Р.Ш. А есть другие национальные проекты как образец для татар? Мы ведь не случайно сегодня постоянно кивали то на евреев, то на украинцев, то на американцев.

Ринат Билалов. Когда рассуждают про опыт евреев (мол, нам надо его заимствовать) я всегда говорю: ребята, надо пережить холокост, чтобы вести разговор о том, что мы можем копировать их опыт. Я не согласен, что мы должны переносить их опыт на себя. Частично, в чем-то, - да. Но в целом, у них ведь был очень большой импульс к созданию государства через Вторую мировую, через геноцид. У нас другая история. И вообще стопроцентно нельзя применить чужой  рецепт, каким бы он ни был. Допустим, есть прибалтийский опыт развития национальных языков. 

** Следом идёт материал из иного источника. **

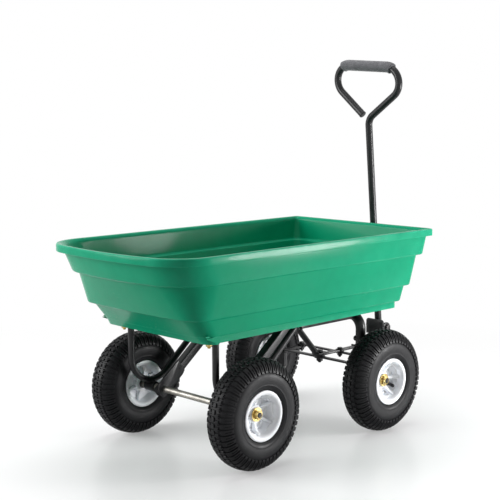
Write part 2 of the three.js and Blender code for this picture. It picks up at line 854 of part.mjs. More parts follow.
add('tie_rod', link(
  tieRodWidth,
  [tieRodX, -hoopHalfSpan],
  [tieRodX, hoopHalfSpan],
  [-hoopHalfSpan, 0, hoopHalfSpan].map((y) => ({ x: tieRodX, y, bore: linkBore, wall: eyeWall - 1 })),
  linkBottom,
  linkTop,
), blackSteel);

// The same shape on the other side of the centre plane.
function mirrored(geometry) {
  const copy = geometry.clone().scale(1, -1, 1);
  copy.index.array.reverse();
  return copy;
}

function knuckleGeometry() {
  const bottom = armTop - knuckleHeight;
  const collar = collarFace - hoopHalfSpan;
  const stub = join(
    crossPost(axleRadius, kingpinBore + weldOverlap, axleHalf - hoopHalfSpan),
    crossPost(axleCollarRadius, collar - axleCollarWidth, collar),
  ).translate(0, 0, axleHeight);
  const arm = link(
    steerArmWidth,
    [0, 0],
    [steerArmLength, 0],
    [{ x: steerArmLength, y: 0, bore: linkBore, wall: eyeWall - 1 }],
    armTop - linkThickness,
    armTop,
  );
  const bore = post(kingpinBore, bottom - cutOverrun, armTop + cutOverrun);
  return cut(join(post(knuckleRadius, bottom, armTop), stub, arm), bore);
}

function kingpinGeometry() {
  const nutTop = armTop - knuckleHeight - clearance;
  const plugTop = hoopTopHeight - hoopBendRadius - kingpinPlugSpare;
  return join(
    post(hoopRadius - hoopWall - 2 * clearance, hoopFoot, plugTop),
    post(kingpinRadius, nutTop - kingpinNutHeight - boltTail, plugTop - cutOverrun),
    post(kingpinNutRadius, nutTop - kingpinNutHeight, nutTop, 6),
  );
}

for (const side of sides) {
  const corner = new THREE.Group();
  corner.position.set(wheelBase, side.sign * hoopHalfSpan, 0);
  cart.add(corner);
  const knuckle = knuckleGeometry();
  add(`knuckle_${side.name}`, side.sign > 0 ? knuckle : mirrored(knuckle), blackSteel, corner);
  add(`kingpin_${side.name}`, kingpinGeometry(), zincSteel, corner);
  add(`tie_rod_bolt_${side.name}`, bolt(
    linkBoltRadius,
    linkTop + clearance,
    armTop - linkThickness - clearance,
  ).translate(steerArmLength, 0, 0), blackSteel, corner);
}

// ---- Drawbar and clevis ----
function drawbarGeometry() {
  const low = linkTop + clearance;
  const rampStart = wheelBase + drawbarRampStart;
  const rampEnd = rampStart + drawbarRampRun;
  const end = wheelBase + drawbarReach;
  const rampShift = linkThickness * Math.tan(Math.atan2(drawbarRise, drawbarRampRun) / 2);
  const outline = polygon([
    [wheelBase, low], [rampStart + rampShift, low], [rampEnd + rampShift, low + drawbarRise],
    [end, low + drawbarRise], [end, drawbarTop + drawbarRise], [rampEnd, drawbarTop + drawbarRise],
    [rampStart, drawbarTop], [wheelBase, drawbarTop],
  ]);
  const pins = [
    { x: wheelBase, bore: pivotBore, wall: pivotEyeWall },
    { x: tieRodX, bore: linkBore, wall: eyeWall },
  ];
  const eyes = pins.map(({ x, bore, wall }) => post(bore + wall, low, drawbarTop).translate(x, 0, 0));
  const holes = pins.map(({ x, bore }) => (
    post(bore, low - cutOverrun, drawbarTop + cutOverrun).translate(x, 0, 0)
  ));
  const half = drawbarWidth / 2;
  return cut(join(sidePlate(outline, -half, half), ...eyes), ...holes);
}
add('drawbar', drawbarGeometry(), blackSteel);

add('steer_pivot_bolt', bolt(
  pivotBoltRadius,
  footTop + clearance,
  linkBottom - clearance,
).translate(wheelBase, 0, 0), blackSteel);
add('tie_rod_centre_bolt', bolt(
  linkBoltRadius,
  drawbarTop + clearance,
  linkBottom - clearance,
).translate(tieRodX, 0, 0), blackSteel);

function earOutline() {
  const shape = new THREE.Shape();
  shape.moveTo(-clevisEarRadius, clevisFloor);
  shape.lineTo(clevisEarRadius, clevisFloor);
  shape.lineTo(clevisEarRadius, handlePivotHeight);
  shape.absarc(0, handlePivotHeight, clevisEarRadius, 0, Math.PI, false);
  shape.closePath();
  return shape;
}

function clevisGeometry() {
  const inner = handleSleeveLength / 2 + clearance;
  const outer = inner + clevisEarThickness;
  const floorTop = clevisFloor + clevisBaseThickness;
  const leanBack = Math.tan(radians(handleLeanDegrees)) * clevisStopHeight;
  const stopFront = -handleTubeRadius - clearance - leanBack - clevisStopPlay;
  const solid = join(
    sidePlate(earOutline(), inner, outer),
    sidePlate(earOutline(), -outer, -inner),
    box([-clevisEarRadius, -outer, clevisFloor], [clevisEarRadius, outer, floorTop]),
    box(
      [stopFront - clevisEarThickness, -outer, clevisFloor],
      [stopFront, outer, handlePivotHeight + clevisStopHeight],
    ),
  );
  const bore = crossPost(handleBoltRadius + clearance, -outer - cutOverrun, outer + cutOverrun)
    .translate(0, 0, handlePivotHeight);
  return cut(solid, bore).translate(handlePivotX, 0, 0);
}
add('clevis', clevisGeometry(), blackSteel);

const handleBoltSeat = handleSleeveLength / 2 + 2 * clearance + clevisEarThickness;
add('handle_bolt', bolt(handleBoltRadius, handleBoltSeat, -handleBoltSeat)
  .rotateX(Math.PI / 2)
  .translate(handlePivotX, 0, handlePivotHeight), zincSteel);

// ---- Handle: a straight shaft bent round into an open triangular loop ----
const handle = new THREE.Group();
handle.position.set(handlePivotX, 0, handlePivotHeight);
handle.rotation.y = -radians(handleLeanDegrees);
cart.add(handle);

const loopTilt = radians(loopTiltDegrees);
const loopSlope = radians(loopSlopeDegrees);
function loopPoint(y, rise) {
  return new THREE.Vector3(
    0,
    y * Math.cos(loopTilt) - rise * Math.sin(loopTilt),
    shaftLength + y * Math.sin(loopTilt) + rise * Math.cos(loopTilt),
  );
}
const loopCornerY = loopRise / Math.tan(loopSlope);
const bendReach = loopBendRadius / Math.tan(loopSlope / 2);
const farCornerY = 2 * bendReach - loopCornerY + gripStraight;
const loopPath = new BentPath([
  new THREE.Vector3(0, 0, handleSleeveRadius / 2),
  new THREE.Vector3(0, 0, shaftLength),
  loopPoint(-loopCornerY, loopRise),
  loopPoint(farCornerY, loopRise),
  loopPoint(
    farCornerY - loopTailLength * Math.cos(loopSlope),
    loopRise - loopTailLength * Math.sin(loopSlope),
  ),
], [shaftBendRadius, loopBendRadius, loopBendRadius], handleBendSteps);

const handleSleeve = crossPost(handleSleeveRadius, -handleSleeveLength / 2, handleSleeveLength / 2);
const handleBore = crossPost(handleBoltRadius + clearance, -handleSleeveLength, handleSleeveLength);
add('handle', cut(
  join(tube(handleTubeRadius, handleTubeWall, loopPath, handleTubeSides), handleSleeve),
  handleBore,
), blackSteel, handle);

// The grip covers the straight between the second and third bends, and a little of each bend.
const secondBendEnd = 2 * (handleBendSteps + 1);
const gripPath = loopPath.part(secondBendEnd - 1, secondBendEnd + 2 + gripBendSteps);
add('grip', tube(
  gripRadius,
  gripRadius - handleTubeRadius - clearance,
  gripPath,
  gripSides,
), greyFoam, handle);

// ---- Tray catch: a hook on a pin ahead of the hoop, and a bar under the tray for it to hold ----
const strikerFaceY = catchPlateThickness / 2 + 2 * clearance + catchEarThickness + clearance;
const strikerTop = trayFloorHeight - clearance;
const strikerPlateBottom = strikerTop - strikerThickness;
const catchReach = strikerBarHeight - catchPinHeight;

function catchBracketGeometry() {
  const inner = catchPlateThickness / 2 + clearance;
  const outer = inner + catchEarThickness;
  const front = catchX + catchBossRadius;
  const low = catchPinHeight - catchBossRadius;
  const ear = polygon([
    [wheelBase, low], [front, low], [front, catchPinHeight + catchBossRadius],
    [wheelBase + 2 * hoopRadius, catchPinHeight + catchBossRadius], [wheelBase, hoopTopHeight],
  ]);
  const cope = crossPost(hoopRadius + clearance, -outer - cutOverrun, outer + cutOverrun, 2 * hoopSides)
    .translate(wheelBase, 0, hoopTopHeight);
  const behind = box([0, -outer - cutOverrun, 0], [wheelBase, outer + cutOverrun, trayRimHeight]);
  const bridge = box(
    [wheelBase, -outer, low],
    [wheelBase + hoopRadius + catchEarThickness, outer, catchPinHeight],
  );
  const bore = crossPost(catchPinRadius + clearance, -outer - cutOverrun, outer + cutOverrun)
    .translate(catchX, 0, catchPinHeight);
  return cut(join(sidePlate(ear, inner, outer), sidePlate(ear, -outer, -inner), bridge), cope, behind, bore);
}
add('catch_bracket', catchBracketGeometry(), blackSteel);

function catchPinGeometry() {
  const outer = catchPlateThickness / 2 + 2 * clearance + catchEarThickness;
  const end = outer + catchPinHeadHeight;
  return join(
    crossPost(catchPinRadius, -end, end),
    crossPost(catchPinHeadRadius, outer, end),
    crossPost(catchPinHeadRadius, -end, -outer),
  ).translate(catchX, 0, catchPinHeight);
}
add('catch_pin', catchPinGeometry(), zincSteel);

// Drawn hooked on the bar, then swung forward off it.
function catchHookGeometry() {
  const half = catchPlateThickness / 2;
  const overBar = catchReach + strikerBarRadius + catchNoseGap;
  const nose = polygon([
    [0, 0], [catchBossRadius, 0], [catchArmReach + catchArmWidth, catchReach],
    [catchArmReach + catchArmWidth, overBar + catchNoseDepth], [-catchNoseTip, overBar + catchNoseDepth],
    [-catchNoseTip, overBar], [catchArmReach, overBar], [catchArmReach, catchReach - strikerBarRadius],
  ]);
  const lever = polygon([
    [0, -catchBossRadius], [catchLeverReach, -catchLeverDrop], [catchLeverReach, 0], [0, catchBossRadius],
  ]);
  const solid = join(
    sidePlate(nose, -half, half),
    sidePlate(lever, -half, half),
    crossPost(catchBossRadius, -half, half),
  );
  return cut(solid, crossPost(catchPinRadius + clearance, -half - cutOverrun, half + cutOverrun));
}
const catchHook = new THREE.Group();
catchHook.position.set(catchX, 0, catchPinHeight);
catchHook.rotation.y = radians(catchReleaseDegrees);
cart.add(catchHook);
add('catch_hook', catchHookGeometry(), blackSteel, catchHook);

function strikerGeometry() {
  const outer = strikerFaceY + catchEarThickness;
  const cheekHalf = strikerCheekWidth / 2;
  const cheek = (from) => box(
    [catchX - cheekHalf, from, strikerBarHeight - strikerBarRadius - weldOverlap],
    [catchX + cheekHalf, from + catchEarThickness, strikerPlateBottom + weldOverlap],
  );
  return join(
    box([catchX - strikerHalfLength, -strikerHalfWidth, strikerPlateBottom],
      [catchX + strikerHalfLength, strikerHalfWidth, strikerTop]),
    cheek(strikerFaceY),
    cheek(-outer),
    crossPost(strikerBarRadius, cutOverrun - outer, outer - cutOverrun)
      .translate(catchX, 0, strikerBarHeight),
  );
}
add('striker', strikerGeometry(), zincSteel);

export default root;
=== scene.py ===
# Garden cart with a tipping poly tray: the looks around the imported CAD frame.
import math
import bpy
import bmesh
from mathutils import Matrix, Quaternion, Vector, kdtree


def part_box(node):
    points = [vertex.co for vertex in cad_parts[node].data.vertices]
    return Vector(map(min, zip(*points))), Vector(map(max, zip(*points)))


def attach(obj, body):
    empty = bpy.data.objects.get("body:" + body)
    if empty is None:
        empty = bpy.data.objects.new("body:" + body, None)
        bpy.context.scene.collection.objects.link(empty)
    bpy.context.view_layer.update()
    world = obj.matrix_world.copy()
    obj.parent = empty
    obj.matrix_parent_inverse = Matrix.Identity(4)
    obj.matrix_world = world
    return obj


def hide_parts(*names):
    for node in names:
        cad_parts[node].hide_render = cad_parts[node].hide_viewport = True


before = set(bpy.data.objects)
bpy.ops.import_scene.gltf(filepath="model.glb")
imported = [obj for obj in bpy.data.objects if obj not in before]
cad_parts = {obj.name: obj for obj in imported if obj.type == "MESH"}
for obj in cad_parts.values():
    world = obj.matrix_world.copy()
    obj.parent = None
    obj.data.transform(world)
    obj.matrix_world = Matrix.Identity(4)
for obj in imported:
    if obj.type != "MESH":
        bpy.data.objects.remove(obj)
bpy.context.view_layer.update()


# Places come from the CAD boxes: x is counted from the rear axle, all in millimetres
def middleOf(node):
    low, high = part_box(node)
    return (low + high) / 2


rearAxle = middleOf("rear_axle")
sides = {"right": -1, "left": 1}
touching = 0.00001


def at(x, y, z):
    return Vector((rearAxle.x + x / 1000, y / 1000, z / 1000))


def fromAxle(point):
    return (point.x - rearAxle.x) * 1000


def mm(value):
    return value / 1000


wheelBase = fromAxle(middleOf("tyre_front_left"))
trayLow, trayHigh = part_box("tray")
trayFloor = trayLow.z * 1000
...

Я, например, 8 лет жил в Эстонии и по инерции до сих пор интересуюсь, что там происходит. 
6 лет назад я туда съездил и был очень удивлен тем, что увидел. По сути, эстонцы небольшой народ, еще около ста лет назад, в начале ХХ века они составляли низший слой населения страны. Основным верхним слоем общества были немецкие бароны, которые фактически владели землей и недвижимостью. Таллин, по сути, был в основном русско-немецким городом. Дальше была попытка создания национального государства, потом присоединение к СССР - история у Эстонии довольно сложная. В 60-70-е они столкнулись с размыванием языковой среды из-за массовой миграции из России. На этой почве накалилась обстановка и начались волнения - еще лет за 10 до Горбачева и перестройки. Плюс они тогда стали хуже жить экономически. Для понимания, это все происходило в республике, где живет всего 1 млн 300 тыс. человек. Потом была «поющая революция», отделение от Советского Союза. Сейчас там превалирует эстонский язык. Обучение проходит на эстонском и английском.

Безусловно, этот опыт к нам не применим, там свой исторический контекст, у нас свой. Но их история интересна тем, что даже отталкиваясь от такой скромной экономической и культурной базы, такой относительно небольшой народ сумел за 30 лет сделать свой язык полноценно функционирующим в деловой и общественной жизни.